The helplessness after 2008, and its suffocating violent silence, losing hope, and feeling like evil ruled a world that I grew up always seeing good in and at times not wanting to be a part of it anymore. But no matter how much I wanted to, I felt stuck, unable to walk away from a situation and a possibility that more vulnerable players like us, could be harmed.

How far behind in life I sometimes feel for being stuck in that place for so long.

The last couple of days I’ve cried thinking about where I was in 2019 where the only option I felt I had to move forward in some way, came from hitting publish and metaphorically flinging myself off a building, not having any idea where I would land.

Being so low that I no longer cared of the consequences.

In 2019, on the precipice of publishing the blog, I knew couldn’t stay suffocated in silence any longer. And since then I’ve been walking a metaphorical tight wire, one step in front of the other, not looking back, and not looking forward, terrified of looking anywhere but a few inches in front of me. I’ve carried a vague sense of fear of the powerful people hovering around that tight wire I was walking, who have had every resource at their fingertips and no qualms about using them to cause harm. As I now exhale, I recognize how I’ve felt the last 3 years, exposed and vulnerable, always on guard, feeling at any point I could be pounced upon.

With the guilty verdict we can collectively breathe. The truth sealed and stamped. The egregiousness of what we experienced forever validated.

I have immense gratitude for that safety net in 2019 after I jumped: Skiier and survivor, Gen Simard a friend of a friend who I still have never met who was my rock in the first weeks after I hit publish.

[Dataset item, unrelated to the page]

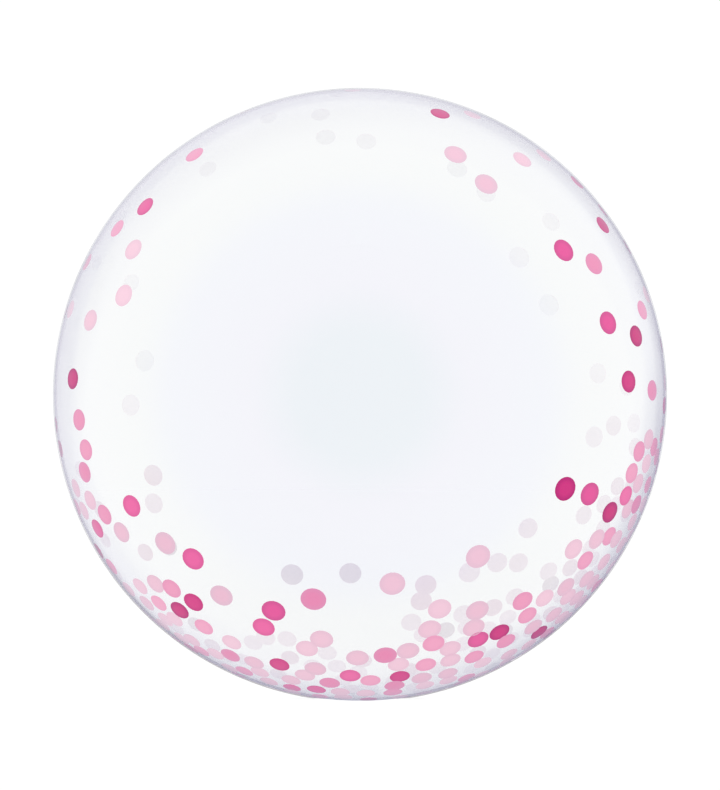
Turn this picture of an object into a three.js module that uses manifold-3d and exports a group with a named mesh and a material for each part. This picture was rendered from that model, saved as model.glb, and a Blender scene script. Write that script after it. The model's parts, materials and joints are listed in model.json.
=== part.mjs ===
// A clear bubble balloon that lies loose on a level surface.
// Two round panels of stretched film are heat-welded round their rims and filled until they
// make a ball. The filling neck, cut from the same film, lies folded back under the ball.
// Units are millimetres and +Z is up. The front panel faces -Y. The origin is the middle of
// the flat patch that the ball rests on.
import * as THREE from "three";
import { mergeVertices } from "three/addons/utils/BufferGeometryUtils.js";
import Module from "manifold-3d";

const wasm = await Module();
wasm.setup();

// The ball
const balloonDiameter = 610; // across the weld, where the balloon is widest
const weldWidth = 2.5; // how far the weld stands out from the film all round
const weldThickness = 1; // front to back, both films with their bead
const restingPatchDiameter = 50; // the film gives this much under the balloon's own weight
const ballSides = 80; // facets round the weld
const panelRings = 20; // facets from a panel's crown to the weld

// The filling neck
const neckWidth = 38; // of the flat sleeve
const neckReach = 112; // from the middle of the resting patch to the sleeve's end
const neckBend = 56; // where the sleeve begins, and springs up off the surface
const neckLift = 4; // degrees that the sleeve rises
const neckThickness = 1.2; // two films with the one-way valve flattened between them
const neckEndRadius = 6; // the rounded corners of the sleeve's end
const neckRootWidth = 62; // where the film gathers into the neck, at the resting patch
const neckRootStart = 8; // how far back the gathered film is at its widest

const filmRadius = balloonDiameter / 2 - weldWidth;
const patchRadius = restingPatchDiameter / 2;
const centreHeight = Math.sqrt(filmRadius ** 2 - patchRadius ** 2);
const buried = 2; // how deep a shape runs into its neighbour, or below the surface, before the cut

function toSolid(geometry) {
  const bare = geometry.clone();
  bare.deleteAttribute("normal");
  bare.deleteAttribute("uv");
  const merged = mergeVertices(bare, 1e-4);
  const mesh = new wasm.Mesh({
    numProp: 3,
    vertProperties: merged.attributes.position.array,
    triVerts: new Uint32Array(merged.index.array),
  });
  return new wasm.Manifold(mesh);
}

function toGeometry(solid) {
  const mesh = solid.getMesh();
  const geometry = new THREE.BufferGeometry();
  geometry.setAttribute("position", new THREE.BufferAttribute(mesh.vertProperties, 3));
  geometry.setIndex(new THREE.BufferAttribute(mesh.triVerts, 1));
  geometry.computeVertexNormals();
  return geometry;
}

// Both domed panels and the weld between them, as one profile turned about the front-to-back
// axis. It runs from the front crown out to the weld's edge and in again to the back crown.
function inflatedPanels() {
  const weldAngle = Math.asin(weldThickness / 2 / filmRadius);
  const quarter = Math.PI / 2 - weldAngle;
  const front = [];
  for (let ring = 0; ring <= panelRings; ring += 1) {
    const angle = (quarter * ring) / panelRings;
    front.push(new THREE.Vector2(filmRadius * Math.sin(angle), -filmRadius * Math.cos(angle)));
  }
  const weldEdge = new THREE.Vector2(balloonDiameter / 2, -weldThickness / 2);
  const half = [...front, weldEdge];
  const back = half.map((point) => new THREE.Vector2(point.x, -point.y)).reverse();
  const ball = new THREE.LatheGeometry([...half, ...back], ballSides);
  return ball.translate(0, 0, centreHeight);
}

// The gathered film between the ball and the sleeve, flat on the surface.
function neckRoot() {
  const half = neckRootWidth / 2;
  const sleeve = neckWidth / 2;
  const waist = (neckRootStart + neckBend) / 2;
  const outline = new THREE.Shape();
  outline.moveTo(-half, -neckRootStart);
  outline.lineTo(half, -neckRootStart);
  outline.lineTo(half, neckRootStart);
  outline.quadraticCurveTo(sleeve, waist, sleeve, neckBend);
  outline.lineTo(-sleeve, neckBend);
  outline.quadraticCurveTo(-sleeve, waist, -half, neckRootStart);
  const depth = buried + neckThickness;
  const root = new THREE.ExtrudeGeometry(outline, { depth, bevelEnabled: false, curveSegments: 8 });
  return root.translate(0, 0, -buried);
}

// The flat sleeve that the balloon is filled through, springing up a little off the surface.
function neckSleeve() {
  const half = neckWidth / 2;
  const end = (neckReach - neckBend) / Math.cos(THREE.MathUtils.degToRad(neckLift));
  const outline = new THREE.Shape();
  outline.moveTo(-half, -buried);
  outline.lineTo(half, -buried);
  outline.lineTo(half, end - neckEndRadius);
  outline.absarc(half - neckEndRadius, end - neckEndRadius, neckEndRadius, 0, Math.PI / 2);
  outline.absarc(neckEndRadius - half, end - neckEndRadius, neckEndRadius, Math.PI / 2, Math.PI);
  outline.lineTo(-half, -buried);
  const sleeve = new THREE.ExtrudeGeometry(outline, {
    depth: neckThickness,
    bevelEnabled: false,
    curveSegments: 6,
  });
  sleeve.rotateX(THREE.MathUtils.degToRad(neckLift));
  return sleeve.translate(0, neckBend, 0);
}

// Everything above the surface that the balloon lies on.
function aboveSurface() {
  const side = 2 * balloonDiameter;
  return new THREE.BoxGeometry(side, side, side).translate(0, 0, side / 2);
}

const film = new THREE.MeshStandardMaterial({
  color: 0xf3f5f9,
  roughness: 0.06,
  metalness: 0,
  transparent: true,
  opacity: 0.3,
});

const envelope = toSolid(inflatedPanels())
  .add(toSolid(neckRoot()))
  .add(toSolid(neckSleeve()))
  .intersect(toSolid(aboveSurface()));

const balloon = new THREE.Mesh(toGeometry(envelope), film);
balloon.name = "balloon";

const group = new THREE.Group();
group.add(balloon);

export default group;
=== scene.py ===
import json
import math

import bmesh
import bpy
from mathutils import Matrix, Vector


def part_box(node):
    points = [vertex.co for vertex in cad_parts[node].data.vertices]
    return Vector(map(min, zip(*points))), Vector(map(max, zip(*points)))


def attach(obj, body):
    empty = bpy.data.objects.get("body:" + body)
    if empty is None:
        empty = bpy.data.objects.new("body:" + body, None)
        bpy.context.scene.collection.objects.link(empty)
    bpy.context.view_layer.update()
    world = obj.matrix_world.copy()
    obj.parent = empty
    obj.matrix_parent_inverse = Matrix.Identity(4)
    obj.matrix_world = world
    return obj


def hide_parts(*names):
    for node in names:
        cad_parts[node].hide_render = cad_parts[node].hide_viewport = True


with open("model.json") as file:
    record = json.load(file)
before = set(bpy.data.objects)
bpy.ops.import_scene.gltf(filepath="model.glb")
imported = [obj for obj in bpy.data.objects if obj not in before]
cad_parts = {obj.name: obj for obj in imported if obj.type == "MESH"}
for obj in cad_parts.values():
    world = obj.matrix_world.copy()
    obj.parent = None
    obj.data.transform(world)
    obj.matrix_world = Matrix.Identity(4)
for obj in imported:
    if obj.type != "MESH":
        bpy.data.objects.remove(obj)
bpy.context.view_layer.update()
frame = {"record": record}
mm = 0.001

# the balloon's own measures, from the frame
low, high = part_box("balloon")
weldRadius = (high.x - low.x) / 2  # to the outer edge of the weld
filmRadius = (high.y - low.y) / 2
centreHeight = high.z - weldRadius
print("frame loaded: the film's radius is", round(filmRadius / mm, 1), "mm")


# ---- nodes as sums
class Wire:
    # one output socket that can be used in sums
    def __init__(self, board, socket):
        self.board = board
        self.socket = socket

    def __add__(self, other):
        return self.board.maths("ADD", self, other)

    def __sub__(self, other):
        return self.board.maths("SUBTRACT", self, other)

    def __mul__(self, other):
        return self.board.maths("MULTIPLY", self, other)

    def __truediv__(self, other):
        return self.board.maths("DIVIDE", self, other)

    def __pow__(self, other):
        return self.board.maths("POWER", self, other)

    def __radd__(self, other):
        return self.board.maths("ADD", other, self)

    def __rsub__(self, other):
        return self.board.maths("SUBTRACT", other, self)

    def __rmul__(self, other):
        return self.board.maths("MULTIPLY", other, self)

    def __neg__(self):
        return self.board.maths("MULTIPLY", self, -1)

    def clamped(self):
        return self.board.add("ShaderNodeClamp", {}, {"Value": self})["Result"]


class Made:
    # a node whose outputs are read by name or place
    def __init__(self, board, node):
        self.board = board
        self.node = node

    def __getitem__(self, name):
        return Wire(self.board, self.node.outputs[name])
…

Former teammates Andrea Neil. Eden Hingwing. Hana Taiji. Adrienne Ruhe-Lischke. Our manager Diane Voice who had our backs as fiercely in 2019 as she did in 2008. All the brave players from the U20 team that signed the letter outlining publicly the truth of what those of us in the elite soccer community in 2008 knew to be true.

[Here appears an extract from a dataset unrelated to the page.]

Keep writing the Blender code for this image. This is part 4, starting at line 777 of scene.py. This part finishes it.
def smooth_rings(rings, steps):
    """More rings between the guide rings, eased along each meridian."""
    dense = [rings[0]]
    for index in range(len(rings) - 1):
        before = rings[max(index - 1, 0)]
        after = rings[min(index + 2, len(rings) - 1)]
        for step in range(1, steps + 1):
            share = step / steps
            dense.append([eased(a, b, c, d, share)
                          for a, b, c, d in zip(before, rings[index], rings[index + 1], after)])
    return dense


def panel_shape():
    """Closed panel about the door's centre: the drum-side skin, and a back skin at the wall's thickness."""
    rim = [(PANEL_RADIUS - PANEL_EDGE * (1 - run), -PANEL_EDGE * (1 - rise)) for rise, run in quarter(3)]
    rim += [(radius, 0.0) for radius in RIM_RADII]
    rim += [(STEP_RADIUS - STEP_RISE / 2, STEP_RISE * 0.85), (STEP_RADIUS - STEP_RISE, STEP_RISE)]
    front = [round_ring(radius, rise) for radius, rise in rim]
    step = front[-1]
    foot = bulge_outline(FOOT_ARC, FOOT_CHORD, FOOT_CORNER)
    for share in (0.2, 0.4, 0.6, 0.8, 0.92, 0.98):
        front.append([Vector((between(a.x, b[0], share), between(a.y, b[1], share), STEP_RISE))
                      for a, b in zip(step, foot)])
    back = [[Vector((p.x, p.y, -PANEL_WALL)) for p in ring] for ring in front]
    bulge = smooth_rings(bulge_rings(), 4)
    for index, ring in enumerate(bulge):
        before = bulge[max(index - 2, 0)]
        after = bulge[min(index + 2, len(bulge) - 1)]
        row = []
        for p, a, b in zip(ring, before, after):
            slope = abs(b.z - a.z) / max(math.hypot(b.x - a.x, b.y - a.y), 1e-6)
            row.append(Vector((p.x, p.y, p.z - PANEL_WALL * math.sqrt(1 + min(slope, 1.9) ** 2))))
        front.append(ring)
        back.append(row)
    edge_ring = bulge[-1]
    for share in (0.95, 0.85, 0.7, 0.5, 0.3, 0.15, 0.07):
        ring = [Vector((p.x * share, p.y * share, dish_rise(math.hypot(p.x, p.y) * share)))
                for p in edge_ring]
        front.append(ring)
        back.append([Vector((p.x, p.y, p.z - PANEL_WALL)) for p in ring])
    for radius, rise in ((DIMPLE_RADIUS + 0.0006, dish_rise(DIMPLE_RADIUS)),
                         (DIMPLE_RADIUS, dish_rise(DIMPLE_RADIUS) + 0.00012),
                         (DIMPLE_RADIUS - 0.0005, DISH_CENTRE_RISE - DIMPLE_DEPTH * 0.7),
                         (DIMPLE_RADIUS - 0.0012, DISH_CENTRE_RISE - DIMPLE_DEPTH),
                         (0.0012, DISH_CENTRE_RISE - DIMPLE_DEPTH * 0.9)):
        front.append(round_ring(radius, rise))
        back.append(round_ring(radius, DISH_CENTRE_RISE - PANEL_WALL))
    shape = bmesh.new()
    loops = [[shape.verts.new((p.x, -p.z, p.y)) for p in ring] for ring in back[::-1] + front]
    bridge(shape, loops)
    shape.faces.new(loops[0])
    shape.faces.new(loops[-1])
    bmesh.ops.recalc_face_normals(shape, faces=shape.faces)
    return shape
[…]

The healing that came in watching the public finally validate the horror that came in an environment where players were silenced and abuse was enabled. Seeing local journalists in Vancouver finally taking the story on. Matthew Hall from the Guardian who in his coverage, forced the uncomfortable question of why an internationally renowned newspaper found value in the story, yet it seemed so hard for widespread media in Canada to pay much attention.

And then there were the fans. From experiencing the worst of humanity to seeing the best and the healing that came from strangers taking a stand and being our voice, in our most vulnerable moments.

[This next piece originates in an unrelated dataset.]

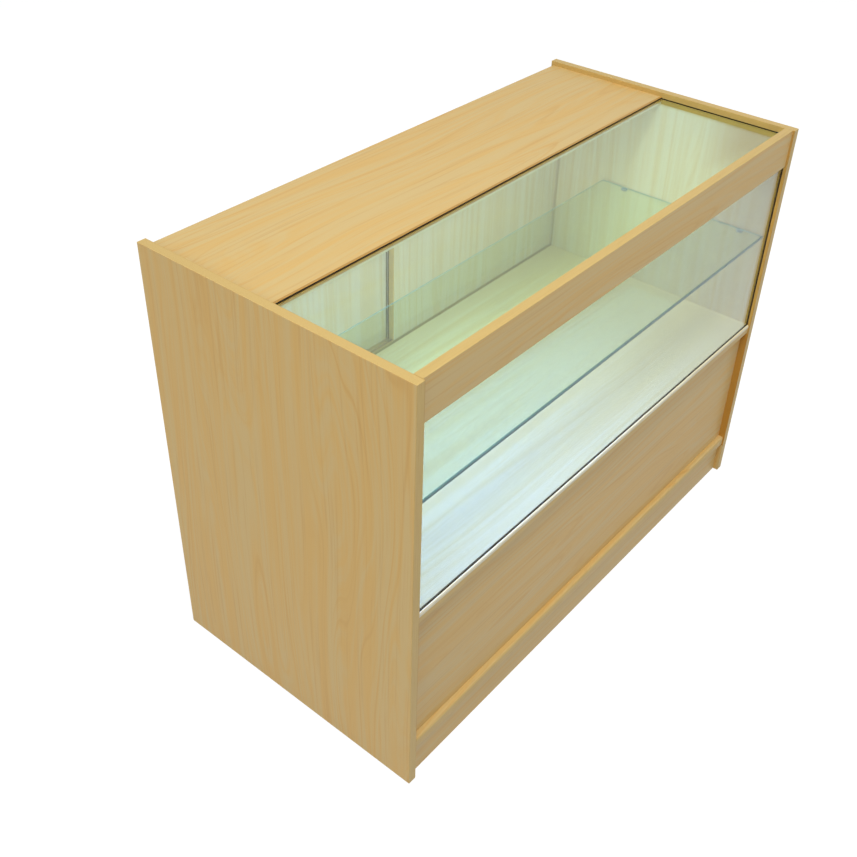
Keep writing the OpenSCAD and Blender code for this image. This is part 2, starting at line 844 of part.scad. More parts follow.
// Steel pins with a collar and a flat spoon under the storage shelf
module storage_shelf_pins() {
    collar_r = 4;
    collar_t = 1.2;
    color(zinc) both_ends() for (y = pin_ys) {
        rod_x(side_x - collar_t, y, storage_under - pin_r, pin_r, collar_t + side_bore_d - 1);
        intersection() {
            rod_x(side_x - collar_t, y, storage_under - pin_r, collar_r, collar_t);
            translate([side_x - 2 * collar_t, y - collar_r, storage_under - 3 * collar_r])
                cube([4 * collar_t, 2 * collar_r, 3 * collar_r]);
        }
        translate([side_x - pin_reach, y - pin_r, storage_under - 2])
            cube([pin_reach, 2 * pin_r, 2]);
    }
}

// Cam housing: a disc with the slot that takes the bolt's head and a cross recess
module cam(point, fix) {
    slack = 0.3;
    slot_w = 2 * bolt_head_r + 0.8;
    x = side_x - cam_reach;
    difference() {
        cam_place(point, fix, cam_r, pocket_depth(fix) - slack, 0);
        translate([x - bolt_head_r - 1, point.x - slot_w / 2, point.y - slot_w / 2])
            cube([cam_r + bolt_head_r + 2, slot_w, slot_w]);
        cam_cross(x, point, fix);
    }
}

// Cross recess in the face of a cam
module cam_cross(x, point, fix) {
    arm = 8;
    arm_w = 1.6;
    d = 2;
    for (s = [[arm, arm_w], [arm_w, arm]]) {
        if (fix[2] == "up")
            translate([x - s.x / 2, point.x - s.y / 2, fix[3] - cut]) cube([s.x, s.y, d + cut]);
        if (fix[2] == "front")
            translate([x - s.x / 2, fix[3] - d, point.y - s.y / 2]) cube([s.x, d + cut, s.y]);
        if (fix[2] == "back")
            translate([x - s.x / 2, fix[3] - cut, point.y - s.y / 2]) cube([s.x, d + cut, s.y]);
    }
}

module cam_locks() {
    color(zinc) both_ends() for (fix = all_fixes, p = fix[0]) cam(p, fix);
}

// Cam bolt, turned: thread in the side panel, shank, neck and a coned head in the cam
module cam_bolt(p) {
    neck_l = 4;
    shank_x = cam_reach - bolt_head_r - neck_l;
    translate([side_x, p.x, p.y]) rotate([0, -90, 0]) rotate_extrude() polygon([
        [0, 0.5 - bolt_thread_l],
        [bolt_thread_r, 0.5 - bolt_thread_l],
        [bolt_thread_r, 0],
        [bolt_r, 0],
        [bolt_r, shank_x],
        [bolt_neck_r, shank_x + 0.6],
        [bolt_neck_r, cam_reach - bolt_head_r],
        [bolt_head_r, cam_reach - 1.2],
        [bolt_head_r, cam_reach + 0.6],
        [bolt_neck_r, cam_reach + 2.2],
        [0, cam_reach + 2.2]
    ]);
}

module cam_bolts() {
    color(zinc) both_ends() for (fix = all_fixes, p = fix[0]) cam_bolt(p);
}

// Fluted beech dowels, half in the side panels and half in the boards
module dowels() {
    slack = 0.5;
    color(beech) both_ends() for (fix = all_fixes, p = fix[1])
        rod_x(side_x - dowel_l + side_bore_d + slack, p.x, p.y, dowel_r, dowel_l - 2 * slack);
}

// Round plastic glides under the side panels' ends
module floor_glides() {
    inset = 40;
    for (side = [-1, 1], y = [front_y + inset, -front_y - inset])
        color(white_plastic) translate([side * (side_x + board_t / 2), y, 0]) {
            cylinder(r1 = foot_r - 1, r2 = foot_r, h = foot_h / 2);
            translate([0, 0, foot_h / 2]) cylinder(r = foot_r, h = foot_h / 2);
        }
}

left_side_panel();
right_side_panel();
base_panel();
front_plinth();
rear_plinth();
lower_front_panel();
display_deck();
front_top_rail();
worktop();
top_glass();
front_glass();
glass_shelf();
glass_shelf_studs();
upper_door_rail();
lower_door_track();
upper_door_track();
left_sliding_door();
right_sliding_door();
left_door_glides();
right_door_glides();
left_door_guides();
right_door_guides();
left_finger_pull();
right_finger_pull();
lock_housing();
lock_screws();
lock_plunger();
lock_key_plug();
lock_strike();
storage_shelf();
storage_shelf_pins();
cam_locks();
cam_bolts();
dowels();
door_rail_screws();
floor_glides();
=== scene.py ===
import math

import bmesh
import bpy
from mathutils import Matrix, Vector


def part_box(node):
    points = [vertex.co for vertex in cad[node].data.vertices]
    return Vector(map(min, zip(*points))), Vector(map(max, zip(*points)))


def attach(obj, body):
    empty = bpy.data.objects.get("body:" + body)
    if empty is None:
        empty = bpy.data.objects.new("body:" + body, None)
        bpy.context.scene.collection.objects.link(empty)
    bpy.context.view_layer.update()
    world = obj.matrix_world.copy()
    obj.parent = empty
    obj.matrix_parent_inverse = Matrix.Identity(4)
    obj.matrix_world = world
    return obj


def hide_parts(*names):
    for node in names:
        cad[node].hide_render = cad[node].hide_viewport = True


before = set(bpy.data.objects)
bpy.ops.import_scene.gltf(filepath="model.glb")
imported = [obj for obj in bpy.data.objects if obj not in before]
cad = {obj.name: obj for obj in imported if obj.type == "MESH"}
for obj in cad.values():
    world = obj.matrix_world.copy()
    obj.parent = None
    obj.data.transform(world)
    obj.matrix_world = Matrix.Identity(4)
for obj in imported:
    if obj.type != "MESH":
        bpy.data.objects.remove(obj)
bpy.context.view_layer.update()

# ---- Sizes of the finishes, in metres ----
MM = 0.001
BAND_STRIP = 1.0 * MM       # an edge band's own thickness, seen along the face of a board
BAND_SEAM = 0.18 * MM       # how far the seam beside it spreads to both sides
EASED_DEPTH = 0.9 * MM      # what is cut deeper than this shows the core of a board
NOSE_DEPTH = 2.2 * MM       # the same, where the front edge is rounded
FOILED_DEPTH = 26 * MM      # deeper than any groove, for a board that is foiled in its grooves
PANE_CORNER = 1.5 * MM      # rounding of the corners of a sheet of glass
PANE_ARRIS = 0.6 * MM       # width of its ground arrises
SMOOTH_ANGLE = math.radians(32)


def linear(r, g, b):
    """A colour given in 0 to 255 as a screen shows it, as the linear colour that a shader takes."""
    def one(c):
        c /= 255.0
        return c / 12.92 if c <= 0.04045 else ((c + 0.055) / 1.055) ** 2.4
    return one(r), one(g), one(b), 1.0


# ---- Helpers for node trees ----

def put(tree, kind, inputs=None, **props):
    """Adds a node, sets its properties, and gives its inputs values or links them to sockets."""
    node = tree.nodes.new(kind)
    for key, value in props.items():
        setattr(node, key, value)
    for key, value in (inputs or {}).items():
        socket = node.inputs[key]
        if isinstance(value, bpy.types.NodeSocket):
            tree.links.new(value, socket)
        else:
            socket.default_value = value
    return node


def math_node(tree, operation, a, b=0.0, c=None):
    """One operation on numbers or sockets."""
    inputs = {0: a, 1: b}
    if c is not None:
        inputs[2] = c
    return put(tree, "ShaderNodeMath", inputs, operation=operation).outputs[0]


def times(tree, a, b):
    return math_node(tree, "MULTIPLY", a, b)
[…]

Thinking of our continued resilience as the Whitecaps and their enablers continued to try and silence us even after meeting with us in 2019. Their arrogance of choosing to play the game the only way they knew how, with heavy handed harm, despite having so many chances to do things right.

When I reflect on the last 3 years what I’m most proud of, is that collectively in speaking up we have drawn a clear line in all these situations: a right side and a wrong side of stories to be on. No longer can powerful people in organizations cause harm in dark corners. A light has been turned on that people will never again be able to dim and I feel hope that athletes are now starting to have a voice that we were never given.

Determination. Heart. Resiliency. Integrity. Teamwork. All the things I always loved about sport. And it’s showed up in spades over the last 36 months, with a large exclamation point being in the brave women that stepped forward and pressed charges and who won just in being brave enough to show up. Who have made the world a better, safer place in doing so. They are incredible and all the focus of the victory of this guilty verdict should be on them.

An important chapter has closed, but the work is just beginning. We have a broken system and every day we allow it to exist, more athletes are being harmed.

It’s time to change systems, structures and ways of doing things and think about truly putting athletes first. It’s time for us as athletes to take a stand and rise up.

Because without us sport does not exist and the next generation deserves so much better. 

Almost exactly 3 years ago, I sat in the empty house of my best friend’s parents, at rock bottom, and came up with a title to the awful story that was one of a decade stolen, silenced and wrapped in harm: A Horrific Canadian Soccer Story. The Story No One Wants to Listen To but Everyone Needs to Hear.

And with an immense amount of gratitude after the verdict this week, I breathe out deeply in relief, as every single one of us have finally been heard.

One thought

  1. Congratulations, Ciara. You are so brave and strong and your efforts and sacrifices have changed the world for many. Breathe.